Come mai si è acceso all’improvviso questo amore destrorso per Pechino, proprio quando anche i più irriducibili compagni non ne sono più attratti? La risposta, almeno in parte, la troviamo a: Mosca. Avete letto bene: Mosca. Perché è la Tv russa che sta battendo la grancassa sul nuovo “golpe” organizzato dagli Usa. E su questo punto, la propaganda russa è addirittura più determinata di quella cinese. Come documenta puntualmente un articolo pubblicato ieri sul Wall Street Journal, la Tv russa ha ignorato del tutto, o quantomeno snobbato, la prima repressione a Hong Kong, avvenuta fra sabato e domenica scorsi. Lunedì ha relegato la prima grande protesta di Hong Kong in secondo piano. Solo martedì (evidentemente dopo aver preparato una campagna stampa), le Tv russe sono partite all’unisono a denunciare il “complotto”. “Secondo la stampa cinese, i leader del movimento (Occupy Hong Kong) sono stati addestrati dai servizi segreti americani” dice l’anchorman di Rossiya 24. “Pechino ritiene che l’organizzazione della protesta sia collegata al Dipartimento di Stato americano”. Il governo di Pechino, è bene saperlo, non ha mai formulato queste accuse contro gli Stati Uniti, da lunedì ad oggi. La Tv russa, dunque, parla per bocca del Cremlino più che dell’alleato cinese.

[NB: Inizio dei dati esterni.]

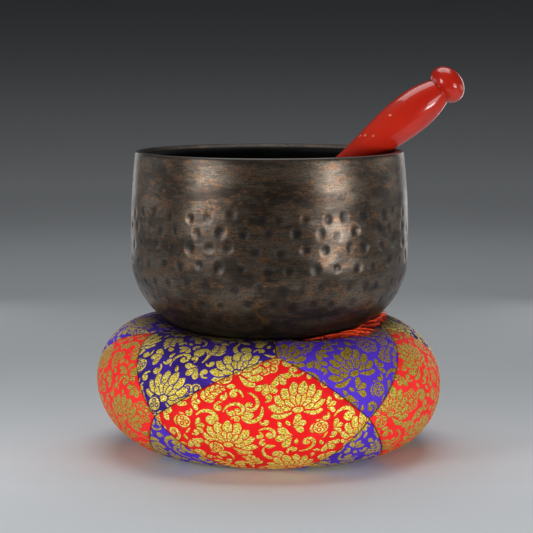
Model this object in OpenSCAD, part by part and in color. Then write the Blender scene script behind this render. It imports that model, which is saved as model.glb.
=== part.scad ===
// Singing bowl of the kind rung with a stick: a hammered bronze bowl on a round
// patchwork cushion, with a turned striker leaning in it.
// Frame: origin at the middle of the cushion's sole, +Z up, front is -Y,
// and the striker leans out towards +X. Turns are counted from the front towards +X.

/* [Bowl] */
// Largest outside diameter of the bowl
bowl_d = 150; // [140:1:156]
// Height of the bowl from its lowest point to the rim
bowl_h = 101; // [95:1:106]
// Thickness of the bowl's wall
wall = 3.5; // [2.5:0.1:4.5]
// Radius of the round corner between wall and base
corner_r = 42; // [38:1:44]
// Height of that corner's centre above the lowest point
corner_h = 45; // [45:1:48]
// Height at which the wall starts to lean inwards
wall_h = 55.5; // [50:0.5:65]
// Radius of the wall's inward curve
wall_r = 390; // [300:10:600]
// Width of the flat land on top of the rim
land_w = 3.8; // [3:0.1:5]
// Thickness of the rolled lip under the land
lip_t = 7.6; // [6:0.1:9]
// Height of the bevel between the land and the lip
bevel_h = 3.3; // [2:0.1:5]

/* [Cushion] */
// Diameter of the cushion at its girth
cushion_d = 187; // [180:1:195]
// Height of the girth above the table
girth_h = 37; // [35:0.5:39]
// Radius of the cushion's upper round
crown_r = 32.5; // [31:0.5:34]
// Thickness of the brocade with its backing
cloth_t = 0.8; // [0.6:0.1:1.2]
// Height of the bowl's lowest point above the table
seat_h = 60.5; // [60:0.5:62]
// Room left for the threads between bowl and cushion
seat_gap = 2; // [1.9:0.1:2.2]
// Radius of the two dimples that the tie pulls in
tuft_r = 15; // [14:0.5:16]

/* [Patchwork] */
// Height of the side patches' left and right corners
corner_z = 29.5; // [26:0.5:34]
// Distance from the axis of the side patches' lowest tips
sole_tip = 46; // [38:1:52]

/* [Tie and tassel] */
// Diameter of the tie cord
tie_d = 3; // [2:0.1:3]
// Diameter of the tassel's knot
knot_d = 9; // [8:0.5:10]
// Height of the covered button under the cushion
button_h = 5; // [3:0.5:5]
// Thickness of the flattened threads
thread_t = 1.2; // [0.8:0.1:1.2]
// How far the threads reach from the axis
thread_reach = 62; // [58:1:64]
// First turn of the threads' fan
fan_from = 25; // [20:1:40]
// Last turn of the threads' fan
fan_to = 85; // [75:1:95]

/* [Striker] */
// Overall length of the striker
striker_l = 200; // [196:1:200]
// Diameter of the swelling grip
grip_d = 22.6; // [21:0.2:23]
// Diameter of the waist below the grip
waist_d = 12.6; // [11:0.2:14]
// Diameter of the neck below the knob
neck_d = 15.2; // [13:0.2:17]
// Diameter of the knob
knob_d = 21.6; // [20:0.2:23]
// Length of the knob along the striker
knob_l = 16.6; // [15:0.2:18]
// Diameter of the leather-covered head
head_d = 24; // [22:0.2:24]
// Length of the leather sleeve
sleeve_l = 72; // [60:1:78]
// Slope of the striker above the horizontal
lean = 37.5; // [37:0.5:39]
// Turn at which the striker crosses the rim
lean_turn = 98; // [90:1:110]

/* [Hidden] */
$fn = 64;
clear = 0.05;

// Outline of the bowl, counted from its lowest point
bowl_r = bowl_d / 2;
corner_x = bowl_r - corner_r;
base_r = (pow(corner_x, 2) + pow(corner_h, 2) - pow(corner_r, 2)) / (2 * (corner_h - corner_r));
base_turn = atan2(corner_h - base_r, corner_x);
lip_z = bowl_h - bevel_h;
lip_from = lip_z - 13;
rim_edge_r = 0.8;

// Outline of the cushion
cushion_r = cushion_d / 2;
crown_x = cushion_r - crown_r;
sole_r = cushion_r - girth_h;
top_tuft_z = seat_h - seat_gap + tuft_r - 10;
base_tuft_z = 6 - tuft_r;
tie_hole_d = tie_d + 0.4;
tie_to = 49.3;
knot_h = 4.5;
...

La Cina, sicuramente, ringrazia. Ma è soprattutto alla Russia che interessa far passare questa insurrezione non-violenta come un golpe americana. Putin è rimasto impressionato dai risultati della rivolta del Maidan. Nessuno avrebbe scommesso sulla sua riuscita, e invece il suo alleato Yanukovich è stato scacciato dal potere. Putin stesso ha subito una protesta di piazza nel 2011 e ha temuto che dilagasse. La paura della perdita di controllo è forte, per cui ritorna il vecchio adagio della “destabilizzazione americana” per additare alle masse un nemico esterno da combattere.

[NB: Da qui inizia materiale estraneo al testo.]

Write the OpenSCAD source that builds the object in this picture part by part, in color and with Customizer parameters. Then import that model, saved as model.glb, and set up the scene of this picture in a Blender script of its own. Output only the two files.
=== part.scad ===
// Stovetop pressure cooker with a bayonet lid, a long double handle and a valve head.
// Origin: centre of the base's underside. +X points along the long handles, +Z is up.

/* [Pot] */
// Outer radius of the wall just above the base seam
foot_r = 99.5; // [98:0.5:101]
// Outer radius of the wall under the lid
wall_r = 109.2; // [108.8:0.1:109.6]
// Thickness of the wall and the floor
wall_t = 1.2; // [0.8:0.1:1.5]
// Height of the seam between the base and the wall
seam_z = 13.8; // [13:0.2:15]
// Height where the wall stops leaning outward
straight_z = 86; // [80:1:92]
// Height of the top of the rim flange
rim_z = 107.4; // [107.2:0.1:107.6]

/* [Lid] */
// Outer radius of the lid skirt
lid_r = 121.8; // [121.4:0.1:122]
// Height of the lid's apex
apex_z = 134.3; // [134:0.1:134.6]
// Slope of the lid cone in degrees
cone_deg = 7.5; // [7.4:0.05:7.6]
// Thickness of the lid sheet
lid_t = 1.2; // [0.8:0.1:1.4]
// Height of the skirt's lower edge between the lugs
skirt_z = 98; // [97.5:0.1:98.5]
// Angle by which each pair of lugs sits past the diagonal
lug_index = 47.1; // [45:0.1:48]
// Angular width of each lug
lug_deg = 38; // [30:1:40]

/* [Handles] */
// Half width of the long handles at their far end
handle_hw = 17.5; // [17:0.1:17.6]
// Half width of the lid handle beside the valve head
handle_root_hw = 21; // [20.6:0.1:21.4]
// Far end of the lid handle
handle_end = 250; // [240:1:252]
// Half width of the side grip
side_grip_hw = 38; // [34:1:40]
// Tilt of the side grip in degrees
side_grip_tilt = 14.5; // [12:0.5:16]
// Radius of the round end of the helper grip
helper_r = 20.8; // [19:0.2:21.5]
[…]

Almeno dal 2011 ad oggi, questa narrativa russa ha fatto molta presa anche in Italia. Non tanto nella stampa di sinistra, che è più istituzionalizzata e legata agli interessi dell’Unione Europea, quanto in quella di destra. E, in generale, la gente orientata a destra, inorridita dall’Ue, disorientata dalla crisi, mai convinta da Barack Obama, ormai sfiduciata dai media tradizionali italiani, si rifugia nell’informazione alternativa. E si trova pronta l’insalata russa, già servita in italiano per il grande pubblico. Ormai è diventato un riflesso condizionato. Primavera araba, Maidan, Hong Kong sono tutte rivolte viste come tappe di un grande piano di destabilizzazione ordito dagli Usa. Il lettore medio di destra, nel momento in cui vede gente in piazza ormai ricollega automaticamente allo “zio Sam”. Non solo il lettore medio: anche fior di editorialisti e opinion leader conservatori hanno sposato questa visione del mondo, in modo più o meno artificioso, strizzando l’occhio alla nuova vulgata.

Questa è una grande sconfitta culturale per la destra italiana, forse la più grave di tutte. Nato sulle ceneri dell’Urss, dopo la fine della guerra fredda, sconfiggendo i post-comunisti, il centro-destra italiano si era collocato nel nostro panorama politico come il paladino di chi era sempre stato “dalla parte giusta della storia”, di chi non aveva mai subito le lusinghe sovietiche, di chi aveva sperato in Solidarnosc e in Papa Giovanni Paolo II. E che, alla fine, l’aveva avuta vinta, pur contro tutte le speranze. Il fatto che adesso, nel centro-destra attuale, si faccia il tifo per vecchie dittature decotte e post-sovietiche, non lascia molte speranze sul futuro di questo schieramento.